When news broke that a $1,000-a-plate dinner was planned to raise funds for the ceremony, critics howled, complaining that a pricey fete clashed with the populist image Jordan nurtured with campaign events like neighborhood wiener roasts--dubbed “franks with Frank.” An editorial in the San Francisco Examiner, for example, lambasted the new mayor for planning a “coronation” that represented a “symbolic snub of the nose to the homeless.”
Jordan reacted nimbly, canceling the dinner and, on Monday, giving charities $50,000 of the money raised for the inaugural. With a price tag of about $200,000, however, Wednesday’s celebration remained grand--costing more than twice that of the bash put on by Agnos in 1988.

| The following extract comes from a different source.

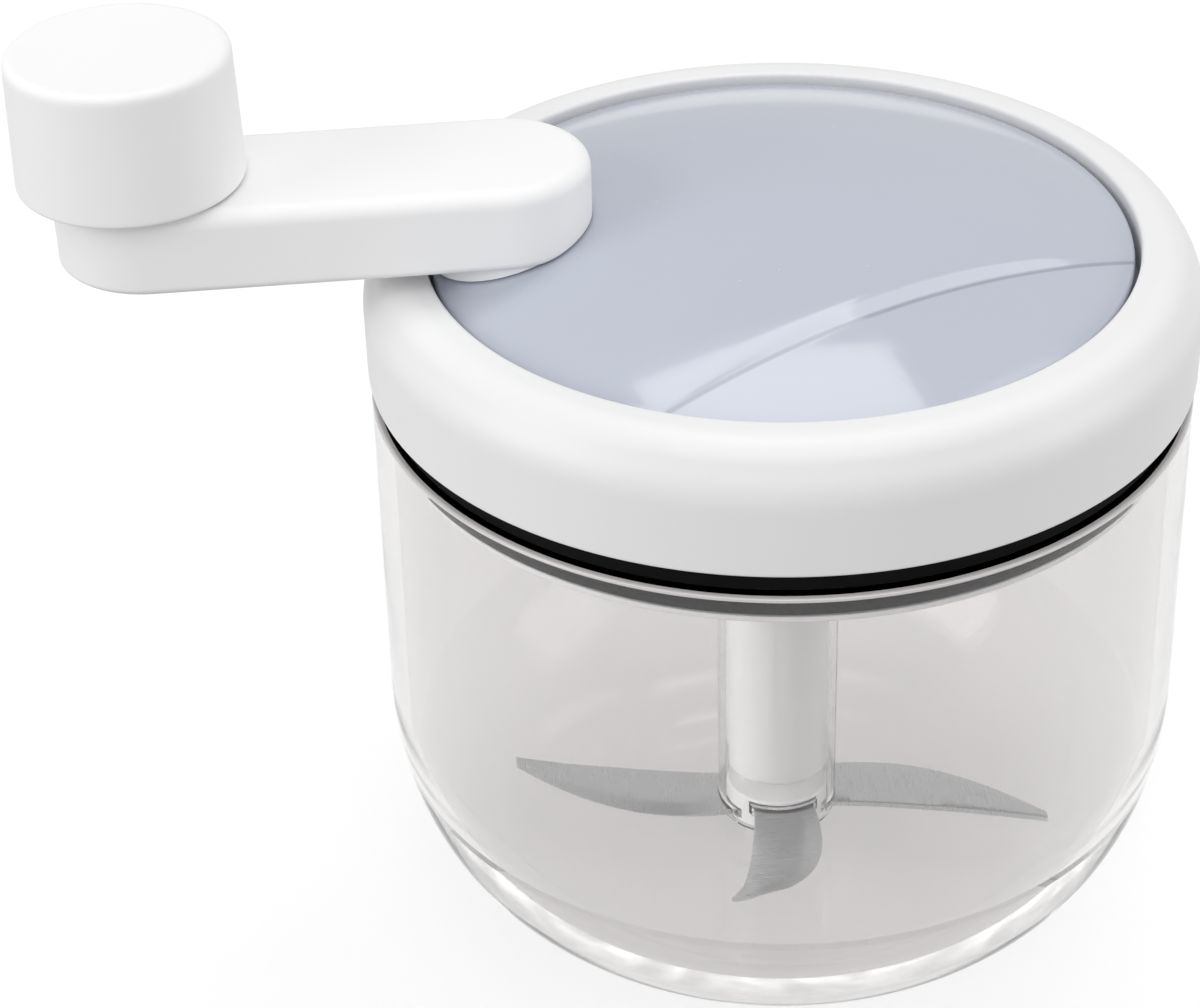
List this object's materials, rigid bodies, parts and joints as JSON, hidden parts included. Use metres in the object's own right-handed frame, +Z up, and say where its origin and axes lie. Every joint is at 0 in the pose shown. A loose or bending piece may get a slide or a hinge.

Aside from the inaugural ruckus, Jordan has been dogged by persistent suggestions that, as a political novice, he is vulnerable to control by powerful influences such as the city’s downtown corporations and more experienced politicians like Feinstein and state Sen. Quentin Kopp (I-San Francisco). Jordan acknowledged in an interview that he repeatedly must assert that “I am the man in charge.”
Jordan has also been saddled with about 30 last-minute appointees named by Agnos to various boards and commissions. Jordan said Agnos promised to make “just a few” such appointments, but Agnos defended the maneuver as his right.
Still, while ruffling his successor’s feathers, Agnos did leave Jordan a little gift--a framed quotation to help him survive the political storms sure to rain on his administration.
The message, titled “Inspiration” and penned by Theodore Roosevelt, declares that it is “not the critic who counts” but the “man who is actually in the arena, whose face is marred by dust and sweat and blood.”
Profile: Frank Jordan
Personal
Born: Feb. 20, 1935, in San Francisco. (Age 56).
Education: Graduated from Sacred Heart High School in San Francisco in 1953 and the University of San Francisco in 1975 with a BA in government.
Professional
Joined San Francisco Police Department in 1957. Served as chief of police 1986-1990.
Political
A Democrat, he was elected San Francisco mayor Dec. 10, 1991. It was his first run for office.